Devoted husband that I was, we dropped everything and moved back to her ranch and built a house on the Fairfield Bench overlooking the Sun River Valley. Sounds nice talking about it, looks nice in pictures but until you have tasted the hatred of Mother Nature at 40 below 0, you know nothing  about the suffering I endured.
So one thing led to another, we parted ways on decent enough terms as we simply didn’t want the same things in life anymore and she stayed in Montana and I hightailed it back to The Lone Star State! God bless Texas! Yippee-ki yay.

So, there I was, newly divorced, and ready to start anew.  Well, sort of. I got my old job back cuz I made damn sure I didn’t burn that bridge when I left. I came right back and picked up where I left off…which was basically lusting after my Black Female co workers. But this time? This blessed time? This blessed beautiful time they were NOT off limits! Woo hoo!!  30 years later and I am finally on The Valerie Express!

First order of business, get friendly with Ms. 88 Olympics.  That was a nice post divorce gift to myself and my first true swirling experience. Hey, why not start right at the top? I waited 30 damn years for this and I got me some catching up to do! Besides, get 3 more of her friends together and I got my own relay team passing me around like a baton. LOL.
So post divorced dude that I was, I simply didn’t feel it realistic to jump right back into another long term committed relationship.  Hell, I’d been married for 13 years, I waited 30 years to Swirl, I owe it to myself to unleash my inner Charlie Sheen Swirling Machine.
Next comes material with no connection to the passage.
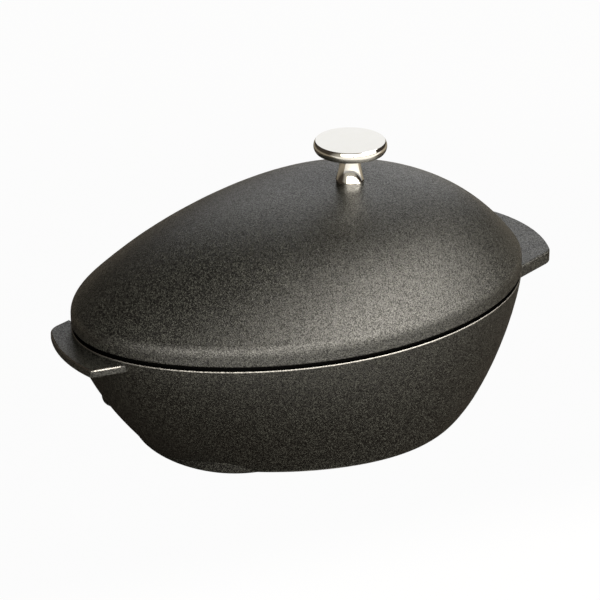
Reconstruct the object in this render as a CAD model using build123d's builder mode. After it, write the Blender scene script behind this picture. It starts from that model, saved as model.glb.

And here I am today. Yeah, I see ya giving me that side eye crap. I ain’t gonna apologize for that comment up above. Ain’t gonna happen. Not now not ever. No way.
But yeah, I became a decent, moral and scrupulous citizen in due time. At least my parole officer thinks so 😉 (Joke)
I Swirl exclusively. It how I roll, baby. In fact, I am so far down with “The Swirl” I don’t remember the last time I came back up for anything else.

Now see, you tried to put one past me and ask 2 questions. Don’t think I didn’t notice that. You owe me now. You owe me big time. How about dinner next Saturday night? I know this intimate place called “The Melting Pot”. It is a dining experience you won’t forget anytime soon 😉

Now, your second bonus question, what do I like about Black Women?
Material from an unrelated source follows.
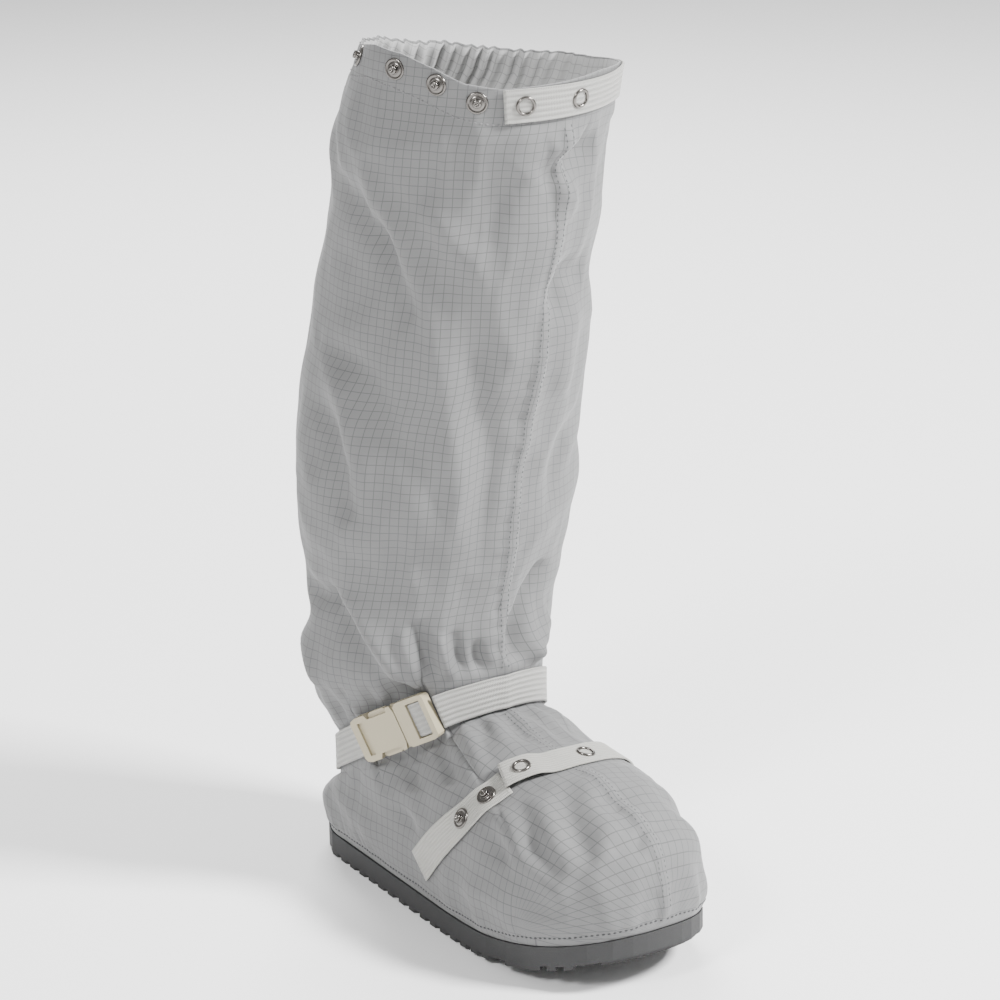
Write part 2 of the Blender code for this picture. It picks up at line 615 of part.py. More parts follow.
def main():
    clear_scene()
    parts = new_collection("cleanroom_boot")
    cutters = new_collection("cutters")
    rubber = material("sole_rubber", (0.10, 0.105, 0.11), 0.75)
    fabric = material("upper_fabric", (0.62, 0.63, 0.64), 0.8)
    board = material("insole_board", (0.55, 0.55, 0.53), 0.85)
    webbing = material("webbing", (0.78, 0.77, 0.73), 0.85)
    plastic = material("buckle_plastic", (0.80, 0.76, 0.66), 0.45)
    nickel = material("snap_metal", (0.62, 0.60, 0.57), 0.3, 1.0)
    make_outsole(parts, cutters, rubber)
    make_insole(parts, board)
    make_upper(parts, fabric)
    make_strap(parts, webbing)
    make_buckle(parts, cutters, plastic)
    tree = cloth_tree()
    make_tape("instep_stud_tape", STUD_ROUTE, TAPE_HALF, tree, parts, webbing)
    make_tape("instep_ring_tape", RING_ROUTE, TAPE_HALF, tree, parts, webbing, below=STUD_ROUTE)
    make_tape("collar_strap", COLLAR_ROUTE, COLLAR_HALF, tree, parts, webbing)
    on_tape = TAPE_STAND + TAPE_THICK + SNAP_STAND
    for i, spot in enumerate(INSTEP_STUDS):
        make_snap(f"instep_stud_{i + 1}", STUD_PROFILE, spot, on_tape, tree, parts, nickel)
    for i, spot in enumerate(COLLAR_STUDS):
        make_snap(f"collar_stud_{i + 1}", STUD_PROFILE, spot, SNAP_STAND, tree, parts, nickel)
    for i, spot in enumerate(INSTEP_RINGS):
        stacked = STACK_CLEAR if i == 0 else 0.0
        make_snap(f"instep_ring_{i + 1}", RING_PROFILE, spot, on_tape + stacked, tree, parts, nickel)
    for i, spot in enumerate(COLLAR_RINGS):
        ridge = SEAM_CLEAR * max(0.0, min(1.0, 1.5 - abs(spot[0]) / 10))
        make_snap(f"collar_ring_{i + 1}", RING_PROFILE, spot, on_tape + ridge, tree, parts, nickel)


main()
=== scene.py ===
"""Looks of a right cleanroom boot: creased gridded cloth, webbing, buckle, snaps and rubber sole.

Metres in the row frame: +Z up, toe towards -Y, outer side towards -X. Tables of places and of cloth
folds are in millimetres.
"""
import math

import bmesh
import bpy
import numpy as np
from mathutils import Matrix, Vector, noise
from mathutils.bvhtree import BVHTree


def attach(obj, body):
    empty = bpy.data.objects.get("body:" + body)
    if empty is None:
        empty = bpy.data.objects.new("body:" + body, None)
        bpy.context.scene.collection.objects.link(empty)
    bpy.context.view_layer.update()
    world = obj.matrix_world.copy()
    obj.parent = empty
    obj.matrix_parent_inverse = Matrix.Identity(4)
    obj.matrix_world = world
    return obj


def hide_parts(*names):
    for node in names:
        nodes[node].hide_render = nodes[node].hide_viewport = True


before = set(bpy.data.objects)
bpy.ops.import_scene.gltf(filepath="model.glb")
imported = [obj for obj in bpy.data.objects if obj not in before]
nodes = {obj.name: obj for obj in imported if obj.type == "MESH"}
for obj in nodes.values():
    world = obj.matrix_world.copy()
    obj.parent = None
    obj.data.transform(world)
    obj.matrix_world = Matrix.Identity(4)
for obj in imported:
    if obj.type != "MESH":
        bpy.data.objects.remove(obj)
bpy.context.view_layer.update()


# The upper is the foot and the tall shaft, of thin pale woven cloth with one seam down the front.
# It is stitched to the sole's rim, gathered by the ankle strap, and hemmed at the collar, with
# elastic at the back. Its smooth form has columns round the boot and rows from the sole to the collar.
MM = 0.001
SOLE_TOP, RIM_INSET = 0.0141, 0.0012
SOLE_LINES = [-145, -132, -118, -104, -89, -73, -55, -36, -14, 145]
SPRING_FROM, SPRING_RUN, SPRING_LIFT = -0.014, 0.131, 0.021
BALL_AT, TOE_REACH, TOE_ROUND = -0.060, 0.085, 2.45
HEEL_AT, HEEL_REACH, HEEL_ROUND = 0.100, 0.045, 2.2
STRAP_WIDE, STRAP_LONG, STRAP_MIDDLE = 0.0555, 0.0648, 0.0675
STRAP_SLOPE, STRAP_FRONT, STRAP_HEIGHT = 0.574, 0.003, 0.125
BUCKLE_FROM, BUCKLE_TO, BUCKLE_FLAT = math.radians(39), math.radians(84), 0.0010
HELD_HALF, HELD_AT_BUCKLE, FOOT_BULGE = 0.012, 0.0040, 0.0030
HEM_HEIGHT, HEM_STEP = 0.020, 0.0008
FOOT_PROFILE = [  # shares of the way in and of the way up, from the sole's rim to the strap
    (0.0, 0.0), (0.0, 0.13), (0.018, 0.25), (0.042, 0.38), (0.083, 0.52), (0.14, 0.61), (0.21, 0.685),
    (0.30, 0.745), (0.42, 0.80), (0.56, 0.85), (0.72, 0.90), (0.86, 0.952), (1.0, 1.0),
]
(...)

That’s the real puzzler now ain’t it? Now see, some people take the “We’re all human beings” approach or “She’s not a Black Woman, she’s a Woman who happens to be Black.”
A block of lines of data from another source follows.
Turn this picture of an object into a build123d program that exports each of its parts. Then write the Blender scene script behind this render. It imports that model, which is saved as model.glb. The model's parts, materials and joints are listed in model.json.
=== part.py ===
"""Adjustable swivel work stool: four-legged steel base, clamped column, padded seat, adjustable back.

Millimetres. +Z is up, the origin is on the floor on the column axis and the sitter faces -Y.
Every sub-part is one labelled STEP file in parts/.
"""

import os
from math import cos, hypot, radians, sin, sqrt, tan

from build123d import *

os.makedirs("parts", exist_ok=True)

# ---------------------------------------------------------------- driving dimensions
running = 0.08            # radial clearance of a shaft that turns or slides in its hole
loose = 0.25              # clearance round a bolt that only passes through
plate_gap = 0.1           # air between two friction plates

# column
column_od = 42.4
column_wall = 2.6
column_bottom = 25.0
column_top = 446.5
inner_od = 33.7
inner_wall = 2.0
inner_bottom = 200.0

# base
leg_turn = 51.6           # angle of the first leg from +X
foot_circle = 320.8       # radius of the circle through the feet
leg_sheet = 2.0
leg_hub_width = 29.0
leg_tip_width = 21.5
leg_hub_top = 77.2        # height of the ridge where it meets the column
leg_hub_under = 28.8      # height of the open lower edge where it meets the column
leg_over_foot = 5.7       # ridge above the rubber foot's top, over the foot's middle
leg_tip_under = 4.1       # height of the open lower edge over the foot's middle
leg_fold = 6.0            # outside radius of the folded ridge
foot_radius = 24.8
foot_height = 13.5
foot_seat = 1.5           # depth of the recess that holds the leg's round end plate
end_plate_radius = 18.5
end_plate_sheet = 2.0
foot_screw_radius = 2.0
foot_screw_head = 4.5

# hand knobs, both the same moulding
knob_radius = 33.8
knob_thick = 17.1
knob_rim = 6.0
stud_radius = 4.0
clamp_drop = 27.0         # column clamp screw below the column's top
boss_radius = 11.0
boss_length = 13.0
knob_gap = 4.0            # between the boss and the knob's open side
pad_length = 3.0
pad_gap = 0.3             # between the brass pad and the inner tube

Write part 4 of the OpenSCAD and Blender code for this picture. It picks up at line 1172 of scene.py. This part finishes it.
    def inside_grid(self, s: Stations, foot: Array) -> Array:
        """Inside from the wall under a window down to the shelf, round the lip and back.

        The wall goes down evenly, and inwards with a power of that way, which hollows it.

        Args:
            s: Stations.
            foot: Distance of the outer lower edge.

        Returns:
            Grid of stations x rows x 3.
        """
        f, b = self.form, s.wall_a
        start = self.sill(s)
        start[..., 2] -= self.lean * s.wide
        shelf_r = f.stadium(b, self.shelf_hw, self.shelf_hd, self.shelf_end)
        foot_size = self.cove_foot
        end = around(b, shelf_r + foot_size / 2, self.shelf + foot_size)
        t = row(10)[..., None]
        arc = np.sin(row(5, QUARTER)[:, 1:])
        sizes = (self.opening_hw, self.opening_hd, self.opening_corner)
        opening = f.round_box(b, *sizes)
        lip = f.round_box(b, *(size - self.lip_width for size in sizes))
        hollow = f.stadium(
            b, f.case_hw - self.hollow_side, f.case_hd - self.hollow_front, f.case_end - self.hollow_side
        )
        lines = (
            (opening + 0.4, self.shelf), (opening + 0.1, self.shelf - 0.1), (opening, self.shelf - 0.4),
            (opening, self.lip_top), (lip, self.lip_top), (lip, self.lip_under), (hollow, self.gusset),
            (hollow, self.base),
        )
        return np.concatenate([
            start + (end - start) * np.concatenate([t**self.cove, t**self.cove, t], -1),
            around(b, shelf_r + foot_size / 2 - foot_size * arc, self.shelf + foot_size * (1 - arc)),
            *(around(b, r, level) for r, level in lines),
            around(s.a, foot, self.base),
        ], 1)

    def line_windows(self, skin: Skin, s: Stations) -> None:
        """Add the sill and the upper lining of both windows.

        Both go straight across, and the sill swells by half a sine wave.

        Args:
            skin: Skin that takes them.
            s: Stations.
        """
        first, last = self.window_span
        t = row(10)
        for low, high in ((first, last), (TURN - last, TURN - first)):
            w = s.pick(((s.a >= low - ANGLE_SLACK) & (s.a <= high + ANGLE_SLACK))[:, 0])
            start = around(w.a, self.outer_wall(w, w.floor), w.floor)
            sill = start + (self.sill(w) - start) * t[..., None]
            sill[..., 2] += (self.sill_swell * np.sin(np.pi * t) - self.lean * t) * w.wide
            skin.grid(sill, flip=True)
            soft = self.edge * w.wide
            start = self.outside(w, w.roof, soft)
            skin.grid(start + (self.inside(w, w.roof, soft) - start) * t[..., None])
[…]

Well that guy ain’t me. Screw that guy.

I like you BECAUSE you are Black.  I am drawn to you BECAUSE you are Black. I find you insanely attractive BECAUSE you are Black. I don’t go for that feel good kum-bah-yah politically correct stuff.

Now you Ladies, you Lovely Black Ladies with your special God Given Grace about you…listen to what I’m saying here. I’m telling ya point blank, straight up. Men do indeed find you attractive. White men particularly find you attractive in your Yin to his Yang kinda way. You have a charm, style, flair and charisma about you that is unique among the Women of this world.  I see it, I sense it, and I answer to it.
Your silky smooth, creamy ebony skin is not something to look past in a vain attempt to claim I am color blind, for I am not! I like the way your skin contrasts with mine. I like the way we compliment each other as we enter the room together. I like the way we are truly unique together and manage to merge our outward visual differences into one beautifully blended vision of Swirling glory.
I like the way you make me feel complete as a man with a Lovely Black Lady by my side.
And finally, cuz this is starting to sound like a damn Hallmark card…

So there ya have it, straight from some Swirling white guy. Hope that’s what ya wanted cuz that’s what ya got.

But ya know what the cool thing is here?
No two paths to “Swirldom” are the same.  No two roads run parallel to one another. No two journeys are identical.  Its birth, growth, and final realization are truly as unique as those who choose it. It takes many forms and expressions, yet it is considered as one single entity. And that, my friends, is the beauty of The Swirl.